Modern lawmaking institutions maintain, like Fuller does, a blind fidelity to generality as ideal within the lawmaking process. These institutions struggle to strike the proper balance between maintaining the ideal of generality and allowing equity to work specificity into law. Understand­ing equity as a process that originated within American legislatures offers lessons for better resolving these struggles. First, they show how current approaches to generality and specificity—that is, unquestioned praise for general laws and suspicion of specific laws—may be misguided. 40 See infra Part III. The ideal of generality may be a historically contingent solution to particular crises of governance and not a principle that promises that laws remain just. Specific law might fulfill an equally important role in the lawmaking process and could result from dominated groups engaging in practices of seeking equity and successfully shifting existing power relationships. Second, this Article recommends that legislatures address concerns over corruption and special interest capture head-on, rather than assuming that specific laws are somehow intrinsically flawed, wholly unnecessary, or even readily identifiable. 41 See infra section IV.A. Finally, these histories reveal the hydraulics of equity—that is, to the extent that one institution is closed to practices of equity, the public will force equity elsewhere. As a consequence, this means that mandating general laws could result in the courts and the administra­tive state playing a greater role in the lawmaking process through equita­ble interpretation and administrative lawmaking. 42 See infra sections IV.B–.C. Similarly, prohibiting equitable interpretation by courts and mandating textualism will press legislatures and administrative agencies away from a principle of generality and toward more specific lawmaking. Identifying this hydraulic process could provide important lessons for modern advocates for general laws, textual interpretation, and the abolition of administrative lawmaking: These positions are, in essence, aiming to ban equity from our lawmaking process entirely. Not only might banning equity from our lawmaking process be unwise, it may also be antithetical to the way that American lawmaking has always functioned, with law and equity in constant conversation.

This Article proceeds in four parts. Part I introduces the concept of equity within legislatures and articulates it as a concept beyond the meaning ascribed to it historically: legislatures overriding court judgments in the name of equity.
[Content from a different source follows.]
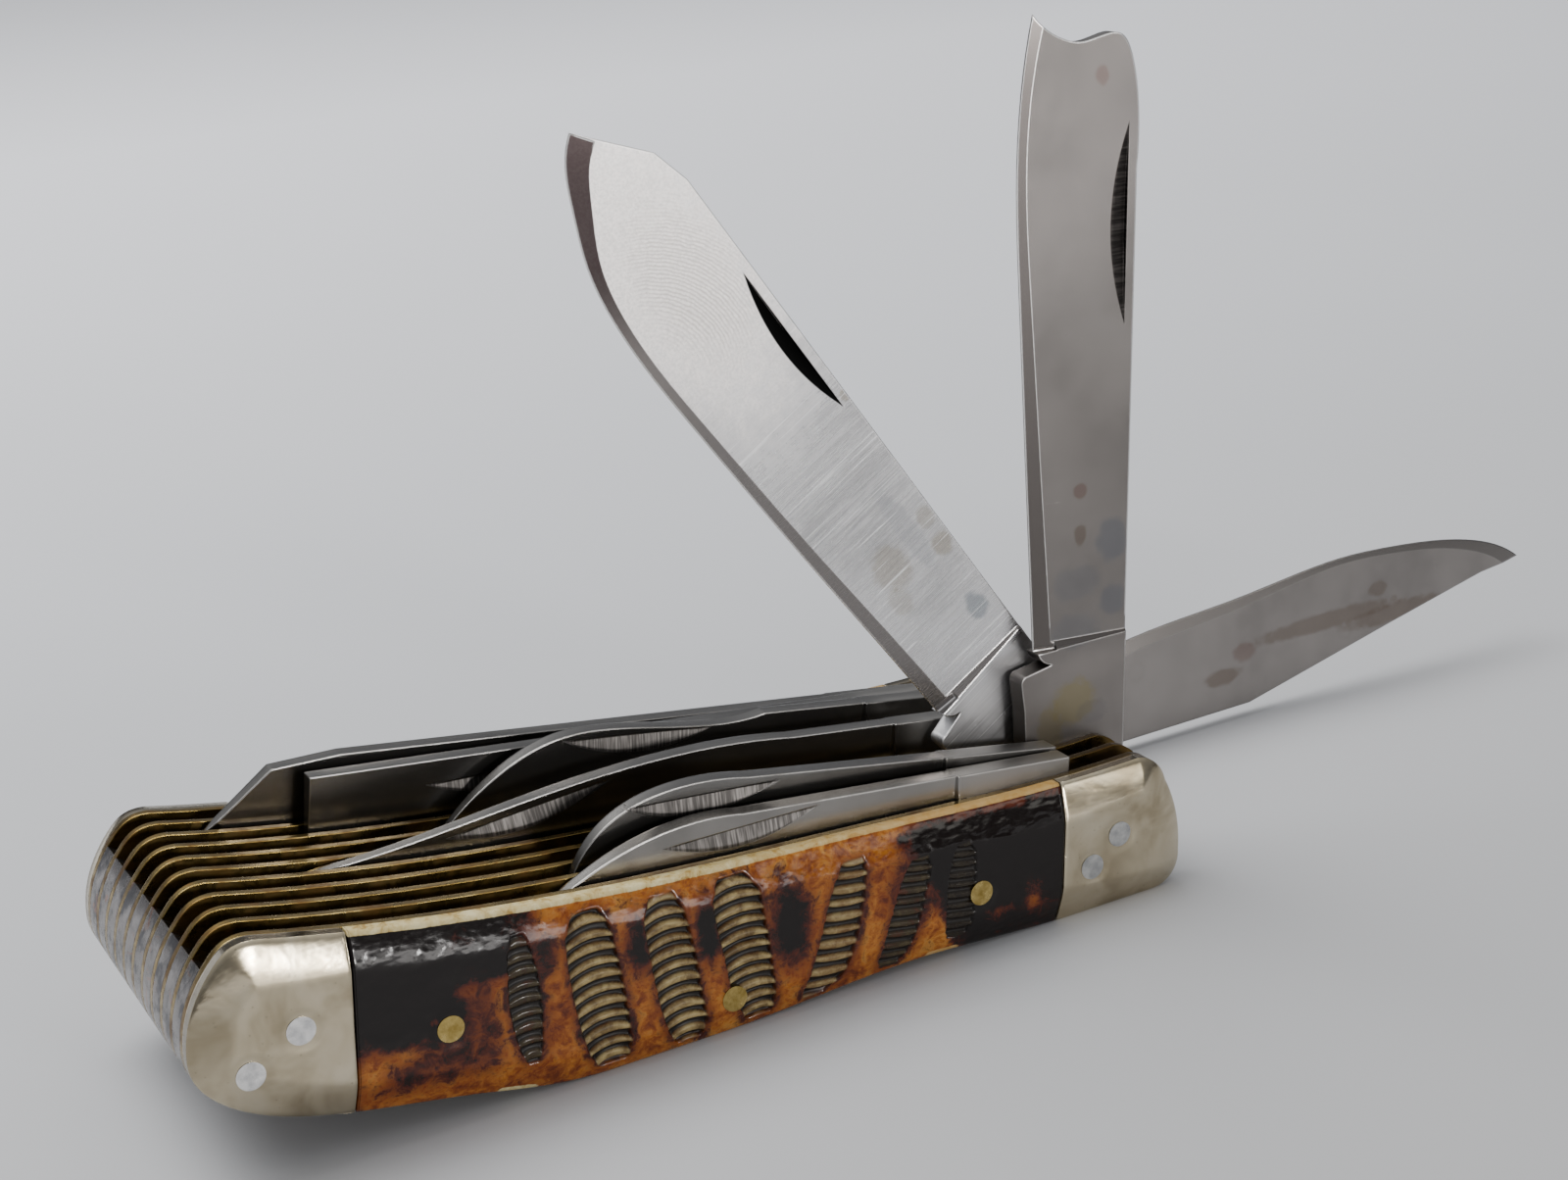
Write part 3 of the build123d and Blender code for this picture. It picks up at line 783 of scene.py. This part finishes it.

Part I next addresses generality and specificity in law­making with a review of the theoretical literature to date and then explores the implications for theorization of generality and specificity of legislative equity. Part II describes case studies that present the two strains of historiography that have developed around the “private bill system” and local lawmakers at the subnational level and the “petition process” at the national level. Part III surveys modern struggles within courts, legislatures, and administrative agencies to address rule of law concerns raised by specificity. Part IV explores the historical case studies to better theorize equity outside the courts and offer lessons to better resolve modern struggles over generality and specificity, before concluding.